● **Exercise materials**
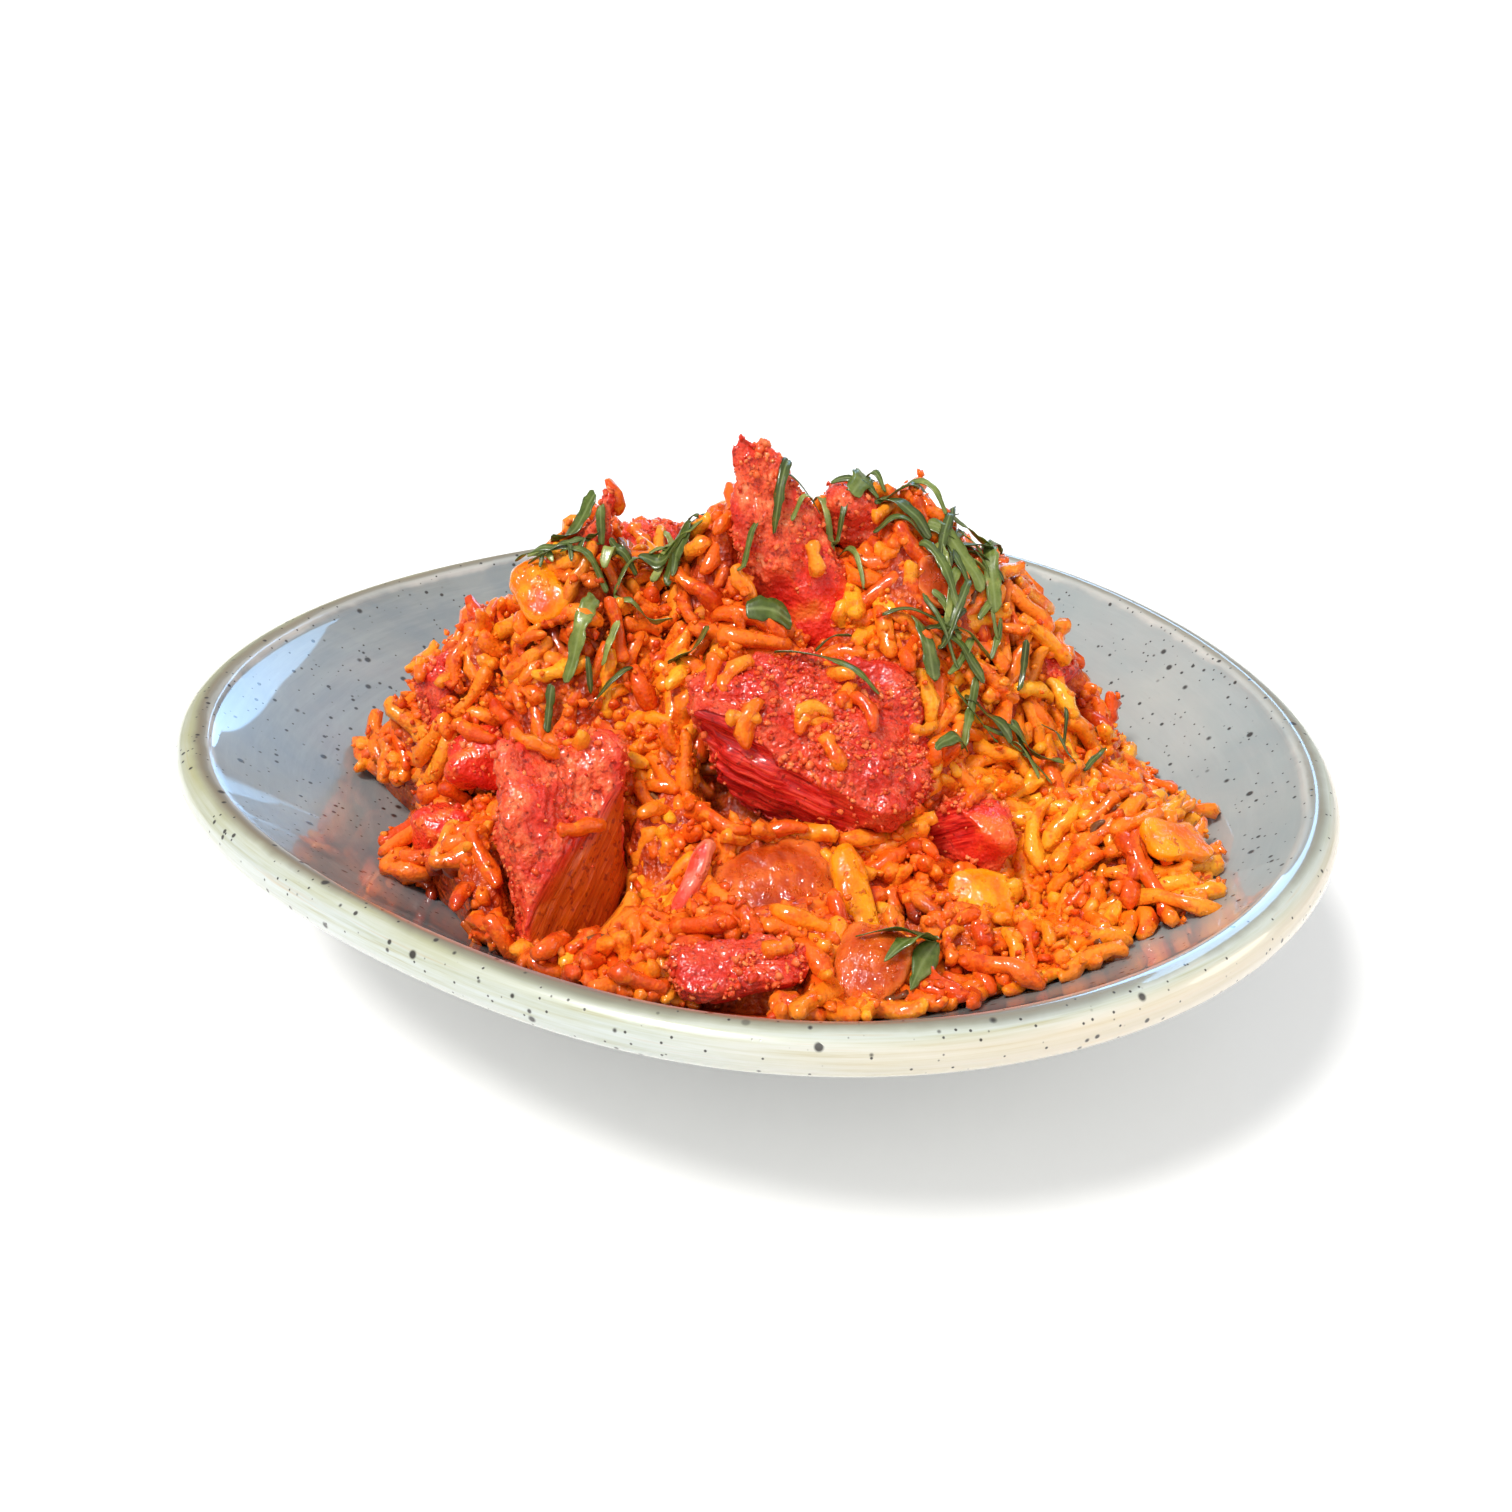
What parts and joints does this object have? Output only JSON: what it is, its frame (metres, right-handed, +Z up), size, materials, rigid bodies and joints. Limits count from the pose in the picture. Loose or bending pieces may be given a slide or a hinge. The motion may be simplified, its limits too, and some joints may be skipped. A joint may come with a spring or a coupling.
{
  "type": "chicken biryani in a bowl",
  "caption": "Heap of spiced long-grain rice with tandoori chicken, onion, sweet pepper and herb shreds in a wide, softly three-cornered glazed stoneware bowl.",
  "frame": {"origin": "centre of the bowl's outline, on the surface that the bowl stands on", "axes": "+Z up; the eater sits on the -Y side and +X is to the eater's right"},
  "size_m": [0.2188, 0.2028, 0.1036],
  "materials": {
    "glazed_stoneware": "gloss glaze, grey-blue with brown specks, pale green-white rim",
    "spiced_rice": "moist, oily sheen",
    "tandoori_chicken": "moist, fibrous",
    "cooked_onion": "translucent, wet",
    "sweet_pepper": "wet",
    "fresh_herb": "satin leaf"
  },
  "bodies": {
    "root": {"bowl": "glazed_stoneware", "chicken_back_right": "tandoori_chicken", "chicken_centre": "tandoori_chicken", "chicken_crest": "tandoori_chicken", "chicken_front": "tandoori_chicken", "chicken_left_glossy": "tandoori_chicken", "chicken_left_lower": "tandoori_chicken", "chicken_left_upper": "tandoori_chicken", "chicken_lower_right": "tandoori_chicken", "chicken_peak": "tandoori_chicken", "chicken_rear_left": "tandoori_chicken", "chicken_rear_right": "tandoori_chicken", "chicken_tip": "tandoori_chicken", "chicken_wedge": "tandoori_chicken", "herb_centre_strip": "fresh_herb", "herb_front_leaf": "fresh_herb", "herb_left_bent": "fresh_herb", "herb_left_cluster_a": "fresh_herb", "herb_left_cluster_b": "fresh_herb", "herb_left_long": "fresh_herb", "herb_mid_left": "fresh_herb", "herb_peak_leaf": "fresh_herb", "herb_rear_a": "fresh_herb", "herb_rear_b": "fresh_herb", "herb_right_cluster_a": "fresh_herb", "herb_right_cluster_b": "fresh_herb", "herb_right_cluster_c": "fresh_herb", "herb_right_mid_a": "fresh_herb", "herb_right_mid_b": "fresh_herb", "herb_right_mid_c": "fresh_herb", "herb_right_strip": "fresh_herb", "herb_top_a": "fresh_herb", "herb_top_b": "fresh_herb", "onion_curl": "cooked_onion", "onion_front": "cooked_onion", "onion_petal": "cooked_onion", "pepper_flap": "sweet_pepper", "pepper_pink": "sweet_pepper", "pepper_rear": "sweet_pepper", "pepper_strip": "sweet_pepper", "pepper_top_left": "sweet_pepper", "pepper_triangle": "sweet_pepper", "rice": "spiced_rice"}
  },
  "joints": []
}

...

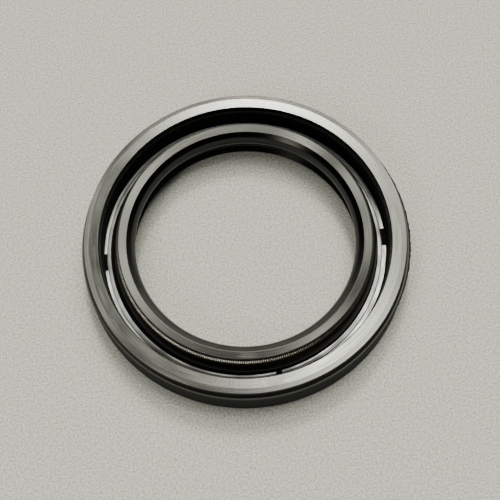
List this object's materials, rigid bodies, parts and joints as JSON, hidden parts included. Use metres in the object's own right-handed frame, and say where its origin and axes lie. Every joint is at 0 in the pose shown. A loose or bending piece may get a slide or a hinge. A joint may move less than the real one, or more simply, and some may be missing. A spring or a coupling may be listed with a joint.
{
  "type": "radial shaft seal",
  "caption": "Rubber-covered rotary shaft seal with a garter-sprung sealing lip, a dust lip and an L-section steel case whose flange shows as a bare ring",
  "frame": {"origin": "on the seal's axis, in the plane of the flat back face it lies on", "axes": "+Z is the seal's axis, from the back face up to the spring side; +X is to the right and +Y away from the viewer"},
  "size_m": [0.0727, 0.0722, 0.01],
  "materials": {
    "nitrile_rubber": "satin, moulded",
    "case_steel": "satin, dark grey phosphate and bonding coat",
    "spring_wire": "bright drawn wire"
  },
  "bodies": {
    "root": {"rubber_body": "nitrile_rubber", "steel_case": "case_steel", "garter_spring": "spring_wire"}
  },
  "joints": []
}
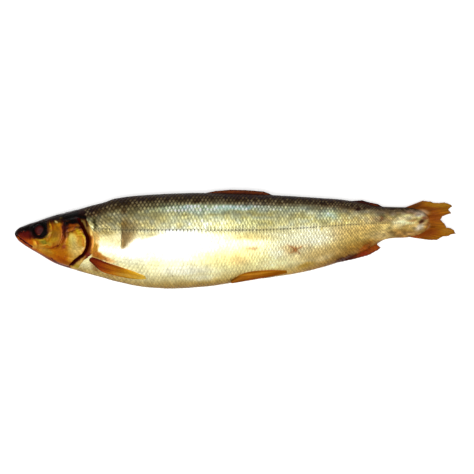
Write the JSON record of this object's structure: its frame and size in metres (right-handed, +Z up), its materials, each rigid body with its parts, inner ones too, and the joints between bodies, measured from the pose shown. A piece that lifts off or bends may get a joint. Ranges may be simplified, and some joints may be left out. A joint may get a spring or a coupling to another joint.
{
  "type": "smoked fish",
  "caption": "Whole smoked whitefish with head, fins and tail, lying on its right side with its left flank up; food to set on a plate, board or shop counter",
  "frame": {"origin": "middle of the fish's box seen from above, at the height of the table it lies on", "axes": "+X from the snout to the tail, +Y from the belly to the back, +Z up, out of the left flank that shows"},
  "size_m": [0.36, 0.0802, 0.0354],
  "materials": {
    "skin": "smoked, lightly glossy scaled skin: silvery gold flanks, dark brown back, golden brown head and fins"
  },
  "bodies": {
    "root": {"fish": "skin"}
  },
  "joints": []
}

● **Task statement**
Lines holding the word "bending" in the entries above are the ones to pull out. Copy them all.

● **Answer to this exercise**
What parts and joints does this object have? Output only JSON: what it is, its frame (metres, right-handed, +Z up), size, materials, rigid bodies and joints. Limits count from the pose in the picture. Loose or bending pieces may be given a slide or a hinge. The motion may be simplified, its limits too, and some joints may be skipped. A joint may come with a spring or a coupling.
List this object's materials, rigid bodies, parts and joints as JSON, hidden parts included. Use metres in the object's own right-handed frame, and say where its origin and axes lie. Every joint is at 0 in the pose shown. A loose or bending piece may get a slide or a hinge. A joint may move less than the real one, or more simply, and some may be missing. A spring or a coupling may be listed with a joint.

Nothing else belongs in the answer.